The decision variables that change the winner
1) Climate realism
This is the biggest variable. A lightweight jacket can be worn in far more settings, but an insulated jacket wins decisively when the wearer is genuinely exposed to cold conditions.
- Lightweight wins: national staff programs, travel teams, campuses in moderate weather
- Insulated wins: delivery crews, outdoor service teams, colder regional rollouts
2) Wear frequency
A slightly less warm jacket can outperform a warmer one if people wear it more often. That is why lightweight jackets are often stronger for broad promotional reach.
- Lightweight wins: daily commuting, event staffing, casual office use
- Insulated wins: outdoor winter schedules, morning and evening exposure
3) Distribution method
If jackets are being packed into onboarding kits or mailed to multiple locations, bulk matters.
- Lightweight wins: easier packing, simpler carton planning, lower storage burden
- Insulated wins: local handout programs where freight efficiency is less important
Pair distribution-heavy programs with Custom Backpacks or Custom Duffel Bags when outerwear is part of a broader travel or new-hire kit.
4) Decoration surface and logo readability
Lightweight shells often offer smoother print zones. Insulated jackets can still look premium, but baffles, quilting, and thicker construction may narrow the best print areas.
- Lightweight wins: clean transfers, simple back prints, flatter surfaces
- Insulated wins: smaller chest embroidery, simpler decoration zones
5) Budget allocation
The question is not only unit price. The real issue is how many people can receive the item without lowering usefulness.
- Lightweight wins: larger group distribution, broader campaign coverage
- Insulated wins: smaller, role-specific programs where warmth is the main benefit
6) Indoor/outdoor transition
Many wearers move between heated indoor spaces and short outdoor trips. Built-in insulation can become too warm for that pattern.
- Lightweight wins: office plus commute, conferences, school staff, hotel teams
- Insulated wins: outdoor-first jobs with long exposure windows
7) Regional consistency
For multi-state or nationwide programs, climate mismatch is a major risk. One insulated style may be perfect in one market and underused in another.
- Lightweight wins: regional flexibility
- Insulated wins: single-region winter programs
8) Companion apparel strategy
The right jacket often depends on what else is in the kit.
- Lightweight wins: when layered over Custom Shirts or paired with Baseball Caps
- Insulated wins: when paired with Custom Beanies in colder months
If the program is specifically for uniforms, continue to Best Custom Jackets for Employee Uniforms.

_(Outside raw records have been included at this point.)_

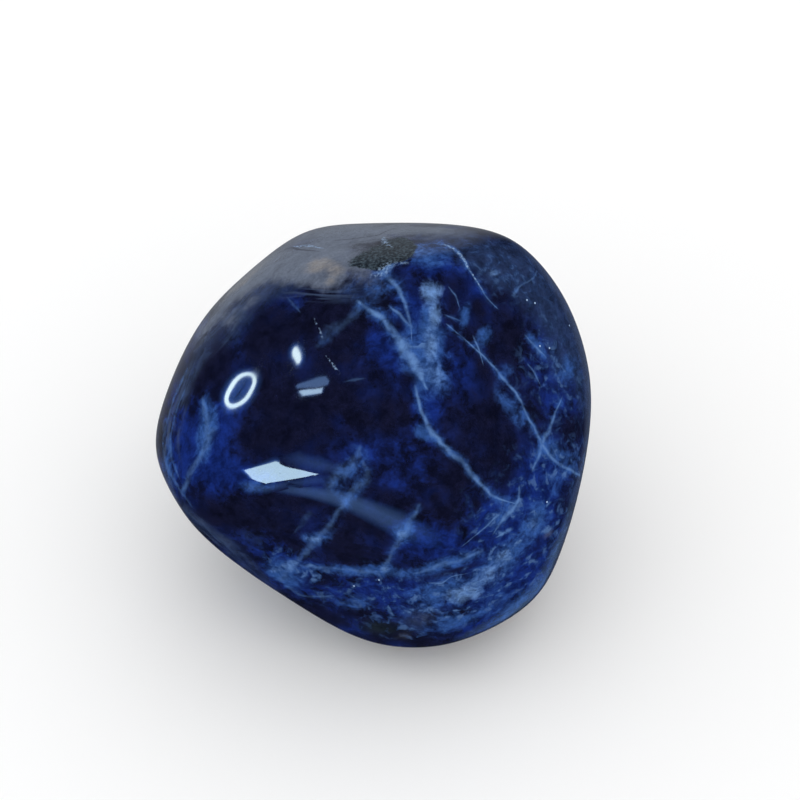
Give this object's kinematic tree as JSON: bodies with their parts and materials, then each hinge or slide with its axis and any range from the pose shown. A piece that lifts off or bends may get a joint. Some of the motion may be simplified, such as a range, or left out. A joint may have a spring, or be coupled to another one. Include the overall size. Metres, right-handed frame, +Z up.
{
  "type": "tumbled sodalite stone",
  "caption": "Polished tumbled sodalite: a rounded, faceted blue stone with pale veins, resting on a small flat spot.",
  "frame": {"origin": "on the surface that the stone rests on, under the middle of its box", "axes": "+X along the stone's longest side, to the right as seen from the front; +Z up from the flat resting spot"},
  "size_m": [0.0362, 0.034, 0.032],
  "materials": {
    "polished_sodalite": "polished, dark blue with pale veins"
  },
  "bodies": {
    "root": {"sodalite_stone": "polished_sodalite"}
  },
  "joints": []
}
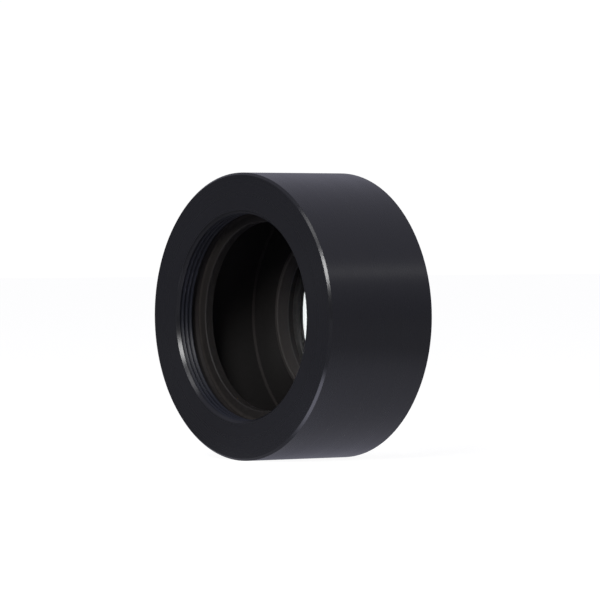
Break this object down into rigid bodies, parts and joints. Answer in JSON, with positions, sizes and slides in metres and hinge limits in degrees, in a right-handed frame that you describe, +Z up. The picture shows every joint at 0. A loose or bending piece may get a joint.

Branding and imprint considerations
Lightweight jacket branding rules
- Best for simple transfers, embroidery, and flatter print zones
- Easier for multi-location branding when the shell is smooth
- Better for designs that need clean edges and higher readability
- Large back logos generally perform better here than on heavily paneled winter jackets
Insulated jacket branding rules
- Best for smaller, simpler chest branding
- Avoid logo placement across heavy seams, quilting, or puffed baffles
- Fine detail is less forgiving when the jacket surface is segmented
- Strong embroidery works best when the art is bold, not delicate
If the buyer’s main concern is decoration method rather than warmth, route them to Jacket Logo Placement: Embroidery vs Print Guide.
Operational factors buyers underestimate
Carton space and freight
Insulated jackets can take meaningfully more carton volume than lightweight shells. That affects warehousing, event setup, and split-shipment planning.
Size planning
Bulkier winter jackets usually create more hesitation around fit. If recipients may layer sweaters or hoodies underneath, size planning needs extra tolerance.
Staff distribution speed
At fast-moving events, lightweight jackets are easier to sort, carry, and hand out. Insulated jackets slow distribution simply because they are bulkier.
Climate complaints
A jacket that is too warm can create more unused inventory than one that is slightly lighter. For wide-audience programs, underestimating wear frequency is a bigger mistake than underestimating maximum warmth.
FAQs
1) Are lightweight jackets good enough for branded workwear?
Yes, lightweight jackets are often the better workwear choice when employees move between indoors and outdoors and need something wearable in multiple seasons.
2) When are insulated jackets worth the extra bulk?
Insulated jackets are worth it when the recipient faces regular cold-weather exposure. If cold conditions are occasional, the extra bulk may reduce wear frequency.
3) Which option is better for national employee programs?
Lightweight jackets are usually better for national programs because they fit more climates and are easier to distribute.
4) Do insulated jackets feel more premium?
Yes, insulated jackets often feel more premium when the climate supports them, because warmth is an obvious functional benefit.
5) Which type decorates better?
Lightweight jackets usually offer easier decoration surfaces, while insulated jackets often work best with smaller, simpler logo placements.
6) What is better for travel and onboarding kits?
Lightweight jackets are better for travel and onboarding kits because they are easier to pack and layer.
7) Should I pair jackets with other apparel?
Yes, companion products improve program fit. Lightweight jackets pair well with shirts and caps, while insulated jackets pair well with beanies for colder months.